12 bimonthly paychecks of $1,750 each = $21,000

+ 6 monthly support payments (May 1-August 1, 2014) of $600 each = $3,600

+ 1 support arrearage payment (on March 1) = $4,500

= Total 6-month income for means test purposes = $29,100

Multiplying $29,100 by 2 results in an annualized income of $58,200, above her applicable $56,382 “median income.”

Being above the “median income” means that Heather does not pass this easy income part of the “means test.” .She and her attorney would need to complete the expenses side of the test to find out whether her “disposable income” would be high enough to make her case “presumed to be an abuse of Chapter 7.” If so, she would likely not be able to proceed through Chapter 7 to get a fresh financial start.

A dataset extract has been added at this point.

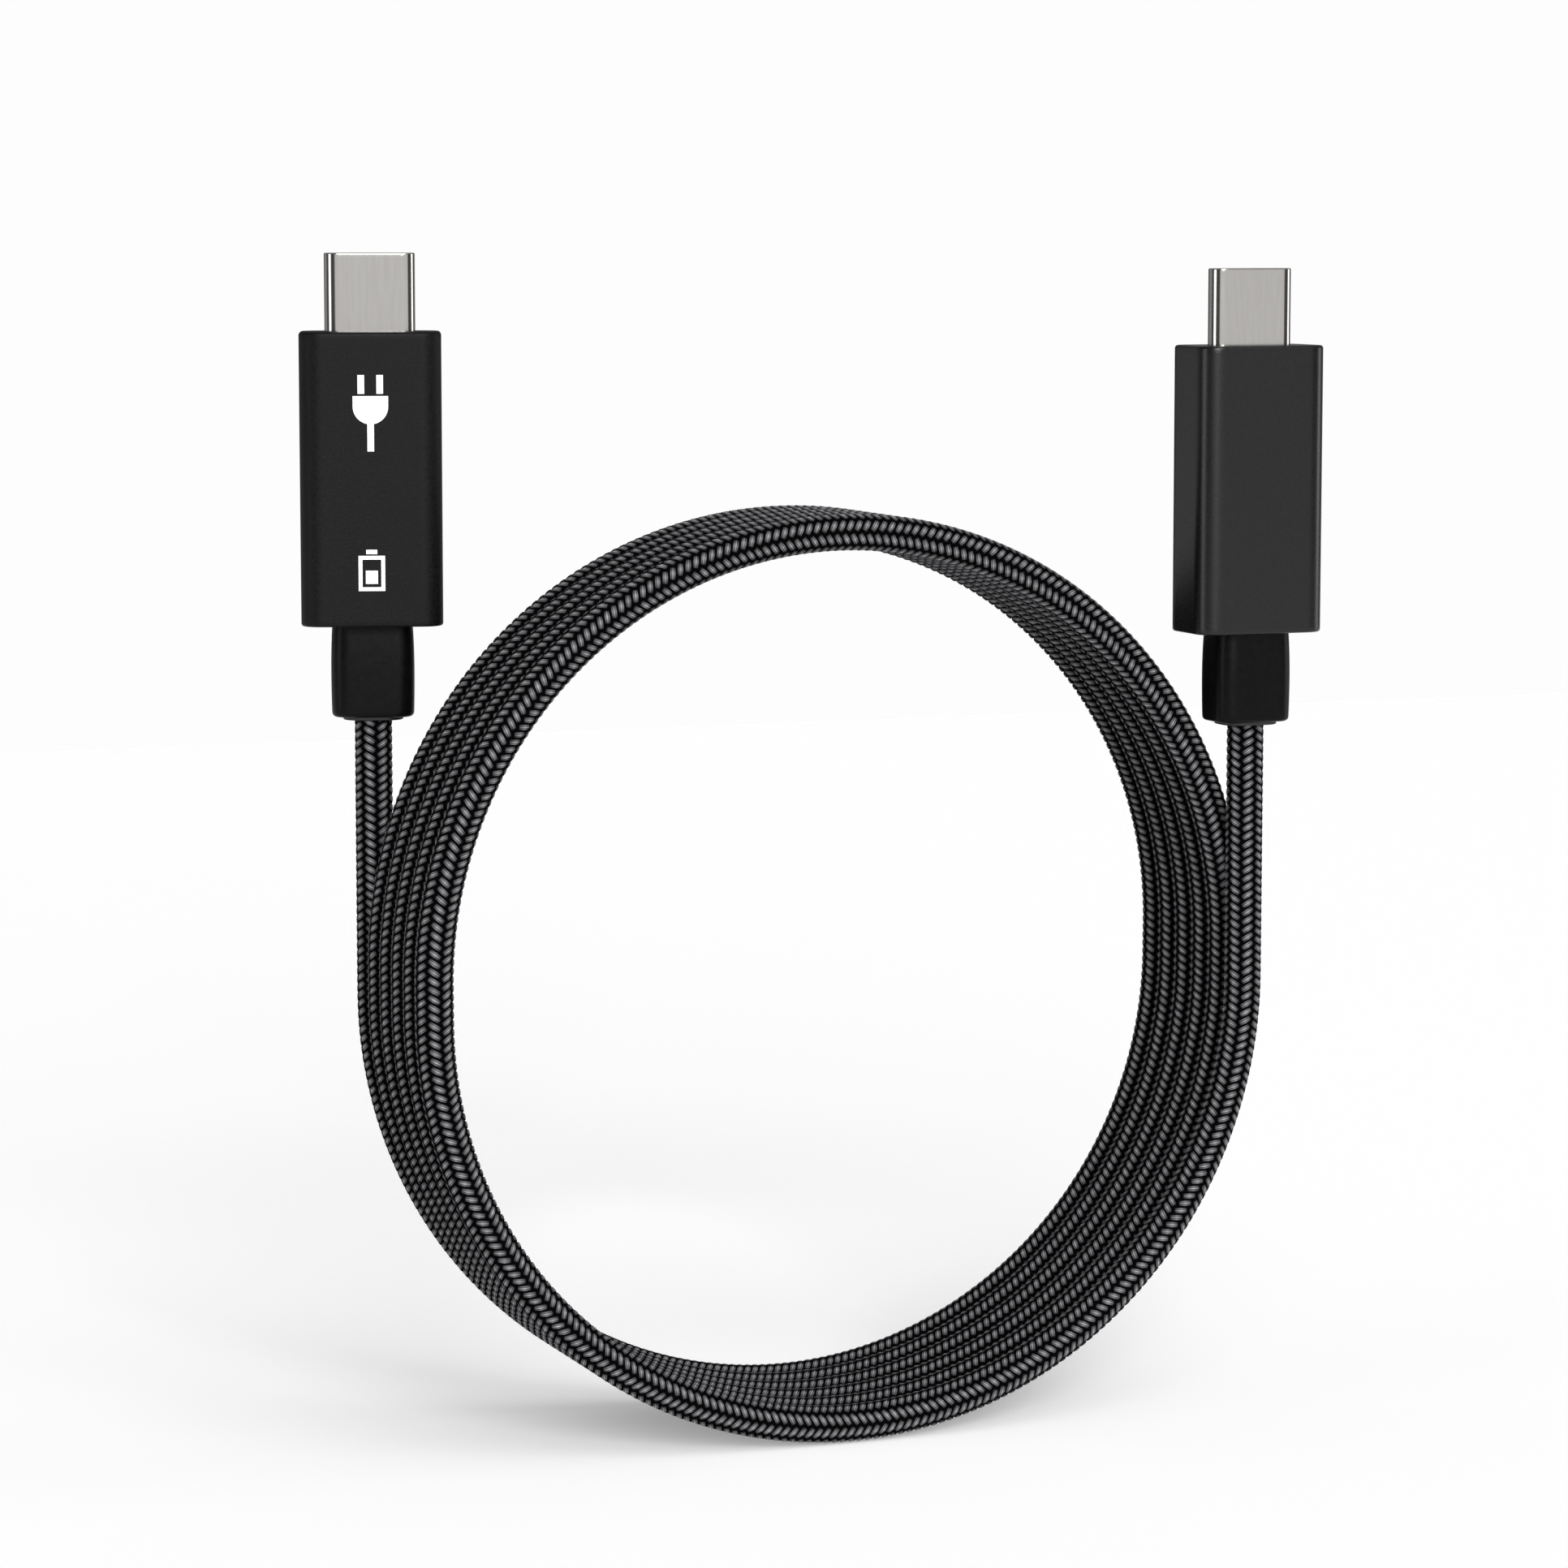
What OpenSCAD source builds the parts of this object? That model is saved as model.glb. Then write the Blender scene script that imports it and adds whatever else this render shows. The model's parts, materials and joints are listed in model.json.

However, if she would be able to delay filing her Chapter 7 case only slightly, until September 1, 2014 (likely by having her attorney prevent the collection lawsuit from turning into a judgment), then the 6-month income period shifts later by one month, to the period from March 1 through August 31, 2014. Then the large support arrearage payment received on February 20, 2014 would no longer be part of the income calculation. So now her 6-month “income” would be calculated:

12 bimonthly paychecks of $1,750 each = $21,000

+ 6 monthly support payments (March 1-September 1) of $600 each = $3,600

= Total 6-month income for means test purposes = $24,600

Multiplying $24,600 by 2 results in an annualized “income” of $49,200, which is now below the applicable $56,382 “median income.”

Now that her “income” is below “median income,” she passes the easy income part of the “means test.” Her case would not be “presumed to be an abuse of Chapter 7” so she would qualify to file a Chapter 7 “straight bankruptcy.” Unless there was some unusual challenge made to her case, she would very likely have a successful Chapter 7 case, and the fresh financial start she is seeking.